GIVEN EXERCISE: Only lines holding the string "joints" are wanted; copy each one from the material.

PROVIDED MATERIAL:
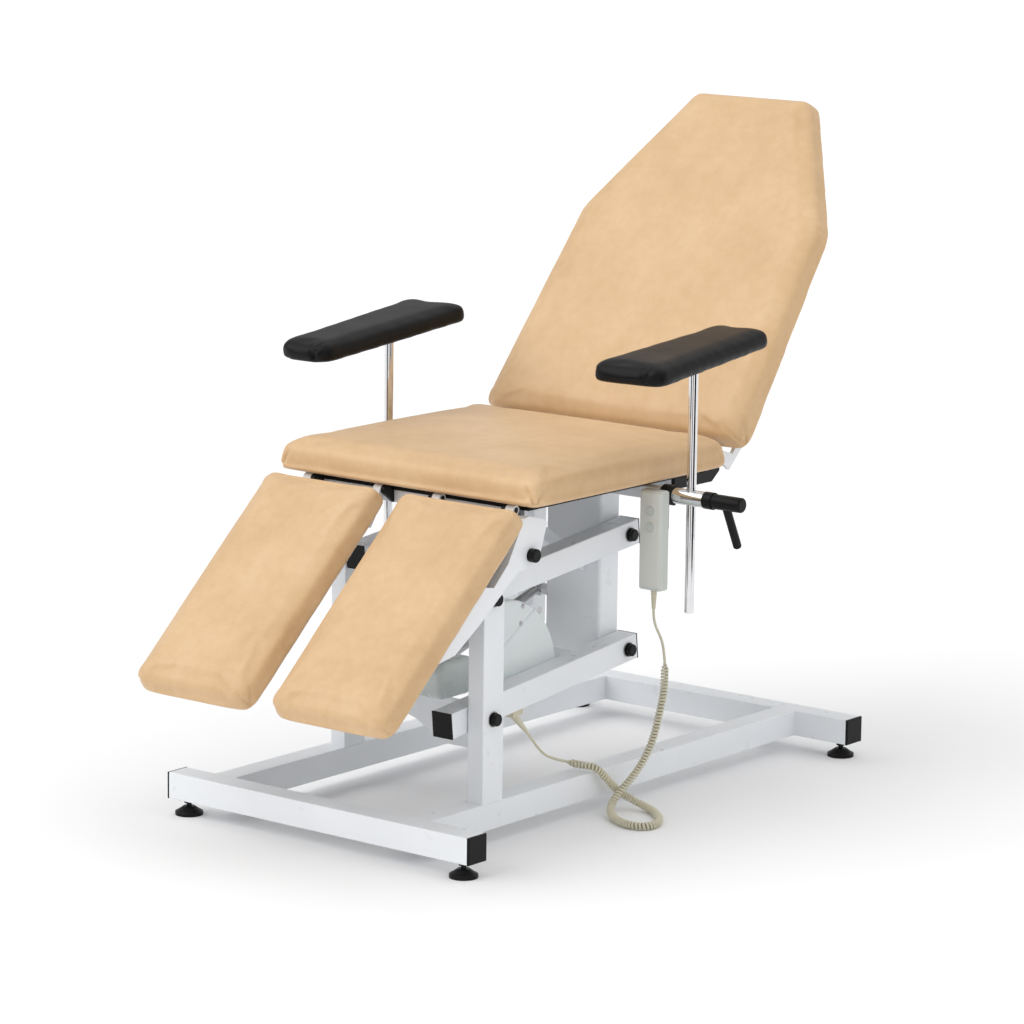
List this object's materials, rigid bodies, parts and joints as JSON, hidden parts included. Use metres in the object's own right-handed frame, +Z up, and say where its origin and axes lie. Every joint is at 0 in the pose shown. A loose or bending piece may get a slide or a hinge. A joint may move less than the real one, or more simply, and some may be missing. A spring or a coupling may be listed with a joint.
{
  "type": "medical treatment table",
  "caption": "Powered treatment table with a parallelogram lift, tilting back, split leg rests, two swivel armrests and a corded handset.",
  "frame": {"origin": "on the floor under the middle of the table's outline, cord left out", "axes": "+X to the table's right side seen from the foot end, the side with the handset; +Y towards the head end, the longest side; +Z up"},
  "size_m": [0.9605, 1.5085, 1.2742],
  "materials": {
    "white_paint": "smooth white powder coat",
    "black_plastic": "satin black moulded plastic",
    "black_paint": "black painted steel",
    "steel": "ground steel",
    "chrome": "polished chrome plate",
    "tan_leather": "tan upholstery leather with light mottling",
    "black_leather": "black satin upholstery leather",
    "dark_board": "black painted plywood",
    "grey_plastic": "light grey-green moulded plastic",
    "white_plastic": "milky white moulded plastic",
    "cream_plastic": "cream flexible plastic"
  },
  "bodies": {
    "root": {"front_bar": "white_paint", "rear_bar": "white_paint", "right_rail": "white_paint", "left_rail": "white_paint", "bar_end_caps": "black_plastic", "levelling_feet": "black_plastic", "right_post": "white_paint", "left_post": "white_paint", "front_pivot_bolts": "black_plastic"},
    "right_lower_arm": {"right_lower_arm": "white_paint", "right_lower_arm_caps": "black_plastic", "drive_bracket": "white_paint", "gear_cover": "white_plastic", "cord_gland": "cream_plastic"},
    "left_lower_arm": {"left_lower_arm": "white_paint", "left_lower_arm_caps": "black_plastic"},
    "right_upper_arm": {"right_upper_arm": "white_paint", "right_upper_arm_caps": "black_plastic"},
    "left_upper_arm": {"left_upper_arm": "white_paint", "left_upper_arm_caps": "black_plastic"},
    "drive": {"motor_housing": "grey_plastic", "drive_tube": "steel"},
    "drive_rod": {"drive_rod": "steel"},
    "carriage": {"column": "white_paint", "left_upright": "white_paint", "column_ties": "white_paint", "rear_pivot_pins": "steel", "rear_pivot_knobs": "black_plastic", "seat_frame": "white_paint", "seat_cushion": "tan_leather", "seat_board": "dark_board", "hinge_brackets": "black_paint", "armrest_tees": "chrome", "cord_upper_lead": "cream_plastic", "cord_coil": "cream_plastic", "cord_lower_lead": "cream_plastic"},
    "back": {"back_cushion": "tan_leather", "back_board": "dark_board", "back_frame": "black_paint"},
    "gas_cylinder": {"gas_cylinder": "black_paint"},
    "gas_rod": {"gas_rod": "steel"},
    "handset": {"handset_shell": "grey_plastic", "handset_hook": "black_plastic", "cord_relief": "cream_plastic"},
    "up_button": {"up_button": "grey_plastic"},
    "down_button": {"down_button": "grey_plastic"},
    "right_leg": {"right_leg_cushion": "tan_leather", "right_leg_board": "dark_board", "right_leg_lever": "white_paint"},
    "right_leg_knob": {"right_leg_knob": "black_plastic"},
    "right_armrest_post": {"right_armrest_post": "chrome"},
    "right_armrest_pad": {"right_armrest_pad": "black_leather"},
    "right_clamp_lever": {"right_clamp_lever": "black_plastic"},
    "left_leg": {"left_leg_cushion": "tan_leather", "left_leg_board": "dark_board", "left_leg_lever": "white_paint"},
    "left_leg_knob": {"left_leg_knob": "black_plastic"},
    "left_armrest_post": {"left_armrest_post": "chrome"},
    "left_armrest_pad": {"left_armrest_pad": "black_leather"},
    "left_clamp_lever": {"left_clamp_lever": "black_plastic"}
  },
  "joints": [
    {"name": "lift", "type": "hinge", "parent": "root", "child": "right_lower_arm", "pos_m": [0, -0.36606, 0.234], "axis": [1, 0, 0], "range_deg": [-1.5, 24], "deforming": ["cord_upper_lead", "cord_coil", "cord_lower_lead"]},
    {"name": "left_lower_pivot", "type": "hinge", "parent": "root", "child": "left_lower_arm", "pos_m": [0, -0.20106, 0.234], "axis": [1, 0, 0], "range_deg": [-2, 24.5]},
    {"name": "right_upper_pivot", "type": "hinge", "parent": "root", "child": "right_upper_arm", "pos_m": [0, -0.36606, 0.454], "axis": [1, 0, 0], "range_deg": [-2, 24.5]},
    {"name": "left_upper_pivot", "type": "hinge", "parent": "root", "child": "left_upper_arm", "pos_m": [0, -0.20106, 0.454], "axis": [1, 0, 0], "range_deg": [-2, 24.5]},
    {"name": "carriage_level", "type": "hinge", "parent": "right_lower_arm", "child": "carriage", "pos_m": [0, 0.08239, 0.28192], "axis": [1, 0, 0], "range_deg": [-24.5, 2]},
    {"name": "drive_tilt", "type": "hinge", "parent": "right_lower_arm", "child": "drive", "pos_m": [-0.01, -0.30706, 0.262], "axis": [1, 0, 0], "range_deg": [-2, 0.5]},
    {"name": "drive_stroke", "type": "slide", "parent": "drive", "child": "drive_rod", "axis": [0, 0.9582, 0.2862], "range_m": [-0.003, 0.0385]},
    {"name": "right_leg_tilt", "type": "hinge", "parent": "carriage", "child": "right_leg", "pos_m": [0, -0.32706, 0.612], "axis": [-1, 0, 0], "range_deg": [-12, 41.5]},
    {"name": "right_leg_knob_turn", "type": "hinge", "parent": "right_leg", "child": "right_leg_knob", "pos_m": [0.28, -0.31306, 0.532], "axis": [1, 0, 0], "continuous": true},
    {"name": "left_leg_tilt", "type": "hinge", "parent": "carriage", "child": "left_leg", "pos_m": [0, -0.32706, 0.612], "axis": [-1, 0, 0], "range_deg": [-12, 41.5]},
    {"name": "left_leg_knob_turn", "type": "hinge", "parent": "left_leg", "child": "left_leg_knob", "pos_m": [-0.28, -0.31306, 0.532], "axis": [1, 0, 0], "continuous": true},
    {"name": "back_tilt", "type": "hinge", "parent": "carriage", "child": "back", "pos_m": [0, 0.26294, 0.64], "axis": [1, 0, 0], "range_deg": [-52, 14]},
    {"name": "gas_tilt", "type": "hinge", "parent": "carriage", "child": "gas_cylinder", "pos_m": [0.081, 0.12294, 0.52], "axis": [1, 0, 0], "range_deg": [-10, 3]},
    {"name": "gas_stroke", "type": "slide", "parent": "gas_cylinder", "child": "gas_rod", "axis": [0, 0.8575, 0.5145], "range_m": [-0.039, 0.011]},
    {"name": "right_armrest_height", "type": "slide", "parent": "carriage", "child": "right_armrest_post", "axis": [0, 0, 1], "range_m": [-0.1, 0.12]},
    {"name": "right_armrest_swivel", "type": "hinge", "parent": "right_armrest_post", "child": "right_armrest_pad", "pos_m": [0.364, 0.04394, 0.862], "axis": [0, 0, 1], "range_deg": [-60, 60]},
    {"name": "right_clamp_turn", "type": "hinge", "parent": "carriage", "child": "right_clamp_lever", "pos_m": [0.44, 0.04394, 0.598], "axis": [1, 0, 0], "range_deg": [-60, 60]},
    {"name": "left_armrest_height", "type": "slide", "parent": "carriage", "child": "left_armrest_post", "axis": [0, 0, 1], "range_m": [-0.1, 0.12]},
    {"name": "left_armrest_swivel", "type": "hinge", "parent": "left_armrest_post", "child": "left_armrest_pad", "pos_m": [-0.364, 0.04394, 0.828], "axis": [0, 0, 1], "range_deg": [-60, 60]},
    {"name": "left_clamp_turn", "type": "hinge", "parent": "carriage", "child": "left_clamp_lever", "pos_m": [-0.44, 0.04394, 0.598], "axis": [1, 0, 0], "range_deg": [-60, 60]},
    {"name": "handset_swing", "type": "hinge", "parent": "carriage", "child": "handset", "pos_m": [0.315, 0.04394, 0.598], "axis": [1, 0, 0], "range_deg": [-12, 0]},
    {"name": "up_button_press", "type": "slide", "parent": "handset", "child": "up_button", "axis": [0, 1, 0], "range_m": [0, 0.0015], "stiffness_N_per_m": 400, "springref_m": -0.0005},
    {"name": "down_button_press", "type": "slide", "parent": "handset", "child": "down_button", "axis": [0, 1, 0], "range_m": [0, 0.0015], "stiffness_N_per_m": 400, "springref_m": -0.0005}
  ],
  "couplings": [
    {"joint": "left_lower_pivot", "follows": "lift", "ratio": 1},
    {"joint": "right_upper_pivot", "follows": "lift", "ratio": 1},
    {"joint": "left_upper_pivot", "follows": "lift", "ratio": 1},
    {"joint": "carriage_level", "follows": "lift", "ratio": -1},
    {"joint": "drive_tilt", "follows": "lift", "ratio": -0.060857},
    {"joint": "drive_stroke", "follows": "lift", "m_per_rad": 0.088961},
    {"joint": "gas_tilt", "follows": "back_tilt", "ratio": 0.18335},
    {"joint": "gas_stroke", "follows": "back_tilt", "m_per_rad": 0.042157}
  ]
}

FINISHED ANSWER:
List this object's materials, rigid bodies, parts and joints as JSON, hidden parts included. Use metres in the object's own right-handed frame, +Z up, and say where its origin and axes lie. Every joint is at 0 in the pose shown. A loose or bending piece may get a slide or a hinge. A joint may move less than the real one, or more simply, and some may be missing. A spring or a coupling may be listed with a joint.
  "joints": [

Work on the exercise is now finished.